The flow of action is also well thought-out here, as making the question of keeping the Guardians together the core issue of the episode makes theoretically low-stakes scenes like a celebration at the bar actually mean something. I was acutely aware of my need both as Star-Lord and as the player, to take care of my crew and keep them together. It was a fun, intelligent scenario and further proof of Telltale’s narrative mastery.
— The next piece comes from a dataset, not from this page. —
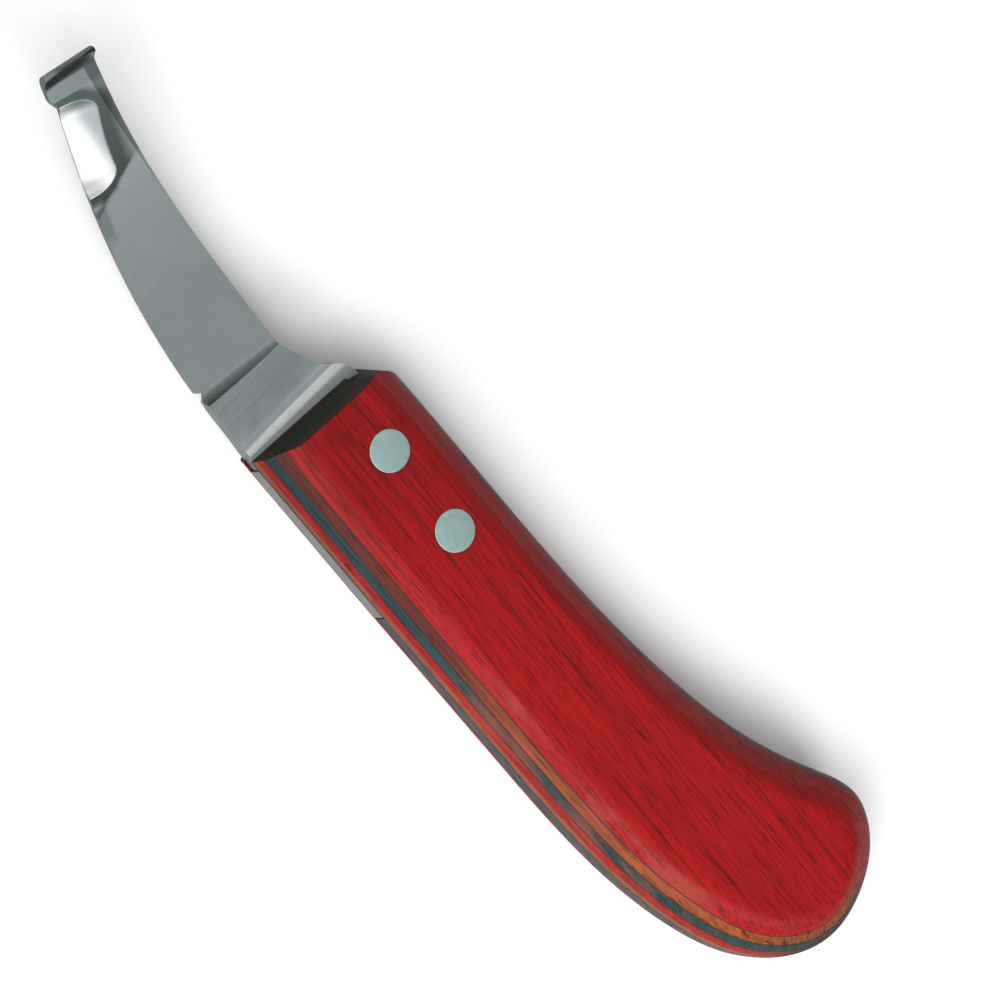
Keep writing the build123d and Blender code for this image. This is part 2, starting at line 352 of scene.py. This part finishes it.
def height_over_wheel(metal):
    """Millimetres from a point to the grinding wheel that cut the hollow.

    The distance to the axis is the length of the cross product of the axis and the line from the
    wheel's centre. The wheel's own radius shrinks along a quarter circle near its two ends.
    """
    arm = metal.vector("SUBTRACT", metal.place, WHEEL_CENTRE)
    across = metal.vector("CROSS_PRODUCT", arm, WHEEL_AXIS)
    distance = metal.vector("LENGTH", across, output="Value")
    along = metal.vector("DOT_PRODUCT", arm, WHEEL_AXIS, output="Value").size()
    over = (along - (WHEEL_HALF_LENGTH - WHEEL_END_RADIUS)).largest(0)
    drop = WHEEL_END_RADIUS - (WHEEL_END_RADIUS ** 2 - over * over).largest(0).root()
    beyond = along.step(WHEEL_HALF_LENGTH - 1, WHEEL_HALF_LENGTH)
    return distance - WHEEL_RADIUS + drop + beyond * WHEEL_RADIUS


print("the wheel's centre:", [round(part, 1) for part in WHEEL_CENTRE], "mm")

# %% [markdown]
# All of the blade is one finish, because it is one piece of steel, and masks choose between its
# surfaces. A dark crease of painted shade across the blade marks where the flat ends. In front of
# it the steel is blended by hand, a little smoother than the flat, and painted shade darkens it
# round the hollow and on the curl; more painted shade lies on the strip by the cutting edge behind
# the blend, and grows a little towards the tip. The ricasso is the thick part next to the handle,
# and it swells towards the tang.

# %% The surfaces of the blade
CREASE_LEAN = 0.36
CREASE_BACK = 24.9
RICASSO_FRONT = 36.2
SWELL_BACK, SWELL_FRONT = 22.0, 28.5


def blade_surfaces(metal, upper):
    """Masks for the hollow, the blended tip, all painted shade, the ricasso, and its swell, which
    gets a painted highlight.
    """
    tip = blade_end / MM
    wander = metal.noise((3.0, 3.0, 3.0), detail=2.0) - 0.5
    past_crease = metal.x + CREASE_LEAN * metal.y + wander * 1.2 - (tip - CREASE_BACK)
    blended = past_crease.step(-0.4, 0.4) * upper
    # Painted shade along the crease where the flat ends.
    crease_shade = past_crease.size().step(1.1, 0.1) * metal.y.step(0.0, 6.0) * upper
    rim = height_over_wheel(metal)
    hollow = rim.step(0.14, 0.04) * upper
    # Painted shade round the hollow.
    shade_round_hollow = rim.step(3.0, 0.1) * (1 - hollow) * blended
    # Painted shade on the strip by the cutting edge.
    edge_strip_shade = (metal.y + 0.22 * metal.x).step(27.3, 28.1) * metal.x.step(tip - 37, tip - 33)
    # Painted shade on the curl.
    curl_shade = metal.x.step(tip - 10, tip - 7) * 0.45 + metal.x.step(tip - 4, tip - 3) * 0.4
    dark = shade_round_hollow + crease_shade * 0.45 + edge_strip_shade * (1 - blended) * 0.35 + curl_shade
    # Painted shade growing towards the tip.
    dark = dark + metal.x.step(58.0, 80.0) * 0.16
    ricasso = metal.x.step(RICASSO_FRONT, RICASSO_FRONT - 0.6)
    swell = metal.x.step(SWELL_FRONT, SWELL_FRONT - 3) * metal.x.step(SWELL_BACK, SWELL_BACK + 2)
    return hollow, blended, dark, ricasso, swell * upper


print("the flat ends", CREASE_BACK, "mm behind the tip")

# %% [markdown]
# Three sizes of noise make the marks: hair-fine scratches, the coarser marks of a belt on the
# ricasso, and a mottled grain in the steel. Scratches that run from spine to edge are long in Y
# and very short in X. The hollow's colour goes from grey to a much paler grey at the edge, a
# painted highlight. Pale bands on the swell are a painted highlight too, and the blade's narrow
# sides are painted dark as shade.

# %% The finish of the blade
STEEL = ((0.19, 0.228, 0.226), (0.32, 0.37, 0.37))
STAINED_STEEL = (0.19, 0.21, 0.20)
# Painted highlight on the swell.
SWELL_HIGHLIGHT_PAINT = (0.90, 0.93, 0.93)
# Painted shade on the blade's narrow sides.
SHADED_SIDE_STEEL = (0.07, 0.08, 0.076)
# Painted shade.
PAINTED_SHADE_STEEL = (0.05, 0.065, 0.063)
# The hollow's grey, and the paler grey of its painted highlight by the edge.
HOLLOW_STEEL_AND_HIGHLIGHT = ((0.21, 0.235, 0.235), (0.66, 0.66, 0.66))


def steel():
    """Ground steel: brushed flat, belt-marked ricasso, and a bright hollow, with painted shade and
    painted highlights.
    """
    metal = Finish("blade_steel")
    upwards = metal.facing()[2]
    hollow, blended, dark, ricasso, swell = blade_surfaces(metal, upwards.step(0.2, 0.5))
    belt = metal.noise((0.5, 40.0, 6.0), detail=3.0, roughness=0.6)
    highlight_bands = metal.noise((1.1, 60.0, 9.0), detail=1.0, shift=(3.0, 0.0, 0.0)).step(0.45, 0.6)
    fine = metal.noise((0.09, 7.0, 7.0), detail=3.0, roughness=0.6)
    mottle = metal.noise((0.6, 0.6, 0.6), detail=3.0, roughness=0.7)
    stain = metal.noise((9.0, 7.0, 9.0), detail=4.0, roughness=0.6).step(0.45, 0.75)
    tone = (mottle - 0.5) * 0.35 + (fine - 0.5) * 0.3 + ricasso * (belt - 0.35) * 0.8
    colour = metal.mix(0.45 + tone, *STEEL)
    colour = metal.mix(stain * 0.2, colour, STAINED_STEEL)
    # Painted highlight: pale bands on the swell.
    colour = metal.mix(swell * (0.15 + highlight_bands * 0.5), colour, SWELL_HIGHLIGHT_PAINT)
    # Painted shade on the narrow sides, which face away from the light.
    colour = metal.mix(upwards.size().step(0.5, 0.2) * 0.6, colour, SHADED_SIDE_STEEL)
    # Painted shade from the masks of blade_surfaces.
    colour = metal.mix(dark, colour, PAINTED_SHADE_STEEL)
    # The hollow, painted paler towards the edge as a painted highlight.
    colour = metal.mix(hollow, colour, metal.mix(metal.y.step(3.5, 8.5), *HOLLOW_STEEL_AND_HIGHLIGHT))
    rough = 0.42 + (fine - 0.5) * 0.12 + stain * 0.06 - blended * 0.08 + hollow * 0.10
    scratched = metal.bump(fine * (1 - hollow * 0.8), 0.01 * MM, 0.5)
    bumpy = metal.bump(belt * ricasso, 0.03 * MM, 0.6, below=scratched)
    return metal.shade(Base_Color=colour, Metallic=1.0, Roughness=rough, Normal=bumpy)


finishes["blade_steel"] = steel()
print("steel nodes:", len(finishes["blade_steel"].node_tree.nodes))

# %% [markdown]
# ## Rivets
# The rivets are soft aluminium. After they are pressed home, the whole handle is sanded with the
# heads in place, so the heads end up flush, dull, and scratched along the handle like the wood.
# Each scratch is long and thin, so once more the noise is stretched, this time along X.

# %% The finish of the rivets
def sanded_aluminium():
    """Dull pale metal with sanding scratches along the handle, and fine pits."""
    metal = Finish("rivet_metal")
    scratches = metal.noise((9.0, 0.08, 0.3), detail=3.0, roughness=0.65)
    pits = metal.noise((0.35, 0.35, 0.35), detail=2.0).step(0.60, 0.72)
    cloud = metal.noise((2.2, 1.6, 2.0), detail=3.0)
    tone = (scratches - 0.5) * 0.8 + (cloud - 0.5) * 0.7 + 0.5
    colour = metal.mix(tone, (0.24, 0.35, 0.335), (0.39, 0.52, 0.50))
    colour = metal.mix(pits * 0.2, colour, (0.16, 0.22, 0.21))
    normal = metal.bump(scratches - pits * 0.8, 0.02 * MM, 0.6)
    rough = 0.5 + (scratches - 0.5) * 0.2 + pits * 0.15
    return metal.shade(Base_Color=colour, Metallic=0.85, Roughness=rough, Normal=normal)


finishes["rivet_metal"] = sanded_aluminium()
print("rivet nodes:", len(finishes["rivet_metal"].node_tree.nodes))

# %% [markdown]
# The record says which finish each node of the frame takes. A CAD node keeps its shape, and only
# the material in its slot is changed.

# %% Give the frame its finishes
slots = {piece["node"]: piece["material_slot"] for piece in frame["record"]["subparts"]}
for name, piece in nodes.items():
    for slot in piece.material_slots:
        slot.material = finishes[slots[name]]
print("finished:", len(slots), "nodes with", len(set(slots.values())), "finishes")

# %% [markdown]
# ## Turned rivets
# Each rivet is two turned pieces, a tube with a head and a pin with a head, and the pin is
# pressed into the tube. A lathe never leaves a truly sharp corner, and the thin bright line on a
# real head comes from that small round. So each half is drawn again as a profile that turns
# round its own axis, with its corners rounded, from the radii and heights in the frame.

# %% A profile with rounded corners, and a surface turned from it
def rounded(corners, round_size, steps=5):
    """The profile with every inner corner replaced by a short curve.

    On both legs of a corner a point is taken at the round's size from it, but no further than
    the middle of the leg. Between them runs a parabola: one minus s squared times the first
    point, two s times one minus s times the corner, and s squared times the second.
    """
    corners = np.array(corners, float)
    before, corner, after = corners[:-2], corners[1:-1], corners[2:]
    legs = [before - corner, after - corner]
    lengths = [np.linalg.norm(leg, axis=1, keepdims=True) for leg in legs]
    first, second = [
        corner + leg / length * np.minimum(round_size, length / 2)
        for leg, length in zip(legs, lengths)
    ]
    s = np.linspace(0, 1, steps)[:, None, None]
    curve = (1 - s) ** 2 * first + 2 * s * (1 - s) * corner + s**2 * second
    inner = curve.transpose(1, 0, 2).reshape(-1, 2)
    return np.vstack([corners[:1], inner, corners[-1:]])


def turned(name, profile, centre, around=96):
    """A closed mesh made by turning a profile of (radius, height) about an upright axis.

    A point is the centre plus radius times cosine, radius times sine, and height. The profile
    starts and ends on the axis, and each of those ends is a single point, a fan round it.
    """
    radius, height = profile[1:-1].T
    angle = np.linspace(0, 2 * np.pi, around, endpoint=False)
    ring = np.stack([np.cos(angle), np.sin(angle)], axis=1)
    wall = np.empty((len(radius), around, 3))
    wall[..., :2] = np.array(centre) + radius[:, None, None] * ring
    wall[..., 2] = height[:, None]
    poles = [[*centre, profile[0][1]], [*centre, profile[-1][1]]]
    points = np.vstack([wall.reshape(-1, 3), poles])
    index = np.arange(wall[..., 0].size).reshape(len(radius), around)
    turn = np.roll(index, -1, axis=1)
    quads = np.stack([index[:-1], turn[:-1], turn[1:], index[1:]], axis=-1).reshape(-1, 4)
    start = np.full(around, len(points) - 2)
    end = np.full(around, len(points) - 1)
    fans = np.vstack([
        np.stack([start, turn[0], index[0]], axis=1),
        np.stack([end, index[-1], turn[-1]], axis=1),
    ])
    mesh = bpy.data.meshes.new(name)
    mesh.from_pydata(points.tolist(), [], quads.tolist() + fans.tolist())
    mesh.shade_smooth()
    piece = bpy.data.objects.new(name, mesh)
    bpy.context.scene.collection.objects.link(piece)
    return piece


print("a head's corner becomes", len(rounded([(0, 0), (1, 0), (1, 1)], 0.2)) - 2, "points")

# %% [markdown]
# The frame's mesh already knows the radii: every point of a rivet lies on one of its walls, so
# the different distances from the axis are the tube's bore, its outside and its head.

# %% Turn the four rivet halves
EDGE_ROUND = 0.16 * MM


def radii_and_heights(name):
    """The rivet's centre, and its different radii and heights in order, from the frame's mesh."""
    mesh = nodes[name].data
    points = np.empty(len(mesh.vertices) * 3)
    mesh.vertices.foreach_get("co", points)
    points = points.reshape(-1, 3)
    low, high = (np.array(corner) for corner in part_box(name))
    centre = ((low + high) / 2)[:2]
    radii = np.hypot(*(points[:, :2] - centre).T)
    return centre, np.unique(radii.round(5)), np.unique(points[:, 2].round(5))


for name in sorted(name for name in nodes if name.startswith("rivet_")):
    centre, radii, heights = radii_and_heights(name)
    radii = radii[radii > EDGE_ROUND]
    if name.endswith("_tube"):
        bore, wall, head = radii
        bottom, under_head, bore_end, mouth = heights
        corners = [(0, bottom), (head, bottom), (head, under_head), (wall, under_head)]
        corners += [(wall, mouth), (bore, mouth), (bore, bore_end), (0, bore_end)]
    else:
        pin, head = radii
        end, under_head, top = heights
        corners = [(0, end), (pin, end), (pin, under_head), (head, under_head)]
        corners += [(head, top), (0, top)]
    piece = turned(f"{name}_turned", rounded(corners, EDGE_ROUND), centre)
    piece.data.materials.append(finishes["rivet_metal"])
    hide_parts(name)
    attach(piece, "root")
    print(name, "radii", (radii / MM).round(2), "mm, faces", len(piece.data.polygons))

# %% [markdown]
# ## Floor, light and camera
# The knife lies on a plain pale floor. One low soft light comes in over the cutting edge and
# brightens the long facet. A wide one above fills the face, from a little towards the same side,
# so that the spine side stays darker. One behind the butt shows in the bright hollow, and a
# small one overhead catches the swell where the ricasso thickens towards the tang.

# %% The floor
def plane(name, size, height):
    """A square centred on the origin."""
    half = size / 2
    sides = ((-half, -half), (half, -half), (half, half), (-half, half))
    corners = [(x, y, height) for x, y in sides]
    mesh = bpy.data.meshes.new(name)
    mesh.from_pydata(corners, [], [(0, 1, 2, 3)])
    piece = bpy.data.objects.new(name, mesh)
    bpy.context.scene.collection.objects.link(piece)
    return piece


FLOOR_SIZE = 12.0
FLOOR_DROP = 0.05 * MM
floor = plane("floor", FLOOR_SIZE, -FLOOR_DROP)
paper = Finish("paper")
floor.data.materials.append(paper.shade(Base_Color=(0.93, 0.93, 0.93), Roughness=0.9))
print("floor:", floor.dimensions[0], "m wide")

# %% The lights
target = Vector((-14.9, -13.4, 10.0)) * MM    # the middle of the view


def soft_light(name, direction, distance, width, height, power):
    """A rectangle of light at this distance from the knife, facing it."""
    lamp = bpy.data.lights.new(name, "AREA")
    lamp.shape = "RECTANGLE"
    lamp.size = width
    lamp.size_y = height
    lamp.energy = power
    holder = bpy.data.objects.new(name, lamp)
    away = Vector(direction).normalized()
    holder.location = target + away * distance
    holder.rotation_euler = away.to_track_quat("Z", "Y").to_euler()
    bpy.context.scene.collection.objects.link(holder)


soft_light("edge_light", (-0.35, 0.85, 0.43), 0.9, 0.50, 0.30, 2.4)
soft_light("top_light", (0.12, 0.60, 0.80), 1.0, 0.90, 0.70, 9.0)
soft_light("butt_light", (-0.74, 0.24, 0.62), 0.9, 0.40, 0.30, 3.5)
soft_light("swell_light", (-0.02, -0.29, 0.95), 0.9, 0.12, 0.20, 0.5)

ROOM_GREY = 0.33
world = bpy.data.worlds.new("studio")
world.use_nodes = True
room = world.node_tree.nodes["Background"].inputs["Color"]
room.default_value = (ROOM_GREY, ROOM_GREY, ROOM_GREY, 1)
bpy.context.scene.world = world
bpy.context.scene.view_settings.view_transform = "Standard"
print("lights:", len(bpy.data.lights))

# %% [markdown]
# The camera stands far off with a long lens, so parallel edges stay parallel, as they do in a
# catalogue picture. Its place is given as a compass bearing, a height and a roll, because three
# angles are easier to picture than a matrix.

# %% The camera
BEARING = np.radians(43.93)
ELEVATION = np.radians(65.0)
ROLL = np.radians(94.0)
DISTANCE = 6.0
FIELD = 179.86 * MM
SENSOR = 36.0

back = Vector((
    np.cos(ELEVATION) * np.cos(BEARING),
    np.cos(ELEVATION) * np.sin(BEARING),
    np.sin(ELEVATION),
))
level = Vector((-np.sin(BEARING), np.cos(BEARING), 0))
right = np.cos(ROLL) * level + np.sin(ROLL) * back.cross(level)
up = back.cross(right)
camera = bpy.data.objects.new("camera", bpy.data.cameras.new("camera"))
camera.data.sensor_width = SENSOR
camera.data.lens = SENSOR * DISTANCE / FIELD
turn = Matrix((right, up, back)).transposed().to_4x4()
camera.matrix_world = Matrix.Translation(target + back * DISTANCE) @ turn
bpy.context.scene.collection.objects.link(camera)
bpy.context.scene.camera = camera
print("lens:", round(camera.data.lens), "mm")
And finally, though it’s a small thing, Telltale has made a major change to its ‘Next Time On’ which plays at the end of each game; rather than spoiling moments of the next episode (I usually skip these for that reason), they’ve borrowed the device of interviewing the Guardians. This is great because it builds suspense (as it did in the police interviews in HBO’s recent Big Little Lies, or in True Detective and The Usual Suspects) without explicitly spoiling anything. It’s a small thing, but further proof that Telltale has really hit its stride on this one.
All-in-all, Guardians hit all the right notes for me: great style, engaging plot hooks, hilarious script, and improved dramatic combat. Fans of Guardians should absolutely keep an eye on this one and fans of Telltale will likely already own it. Either way, it was a helluva ride and I’m hungry for more. Now, if you’ll excuse me, I’ve got a dead Thanos to kick.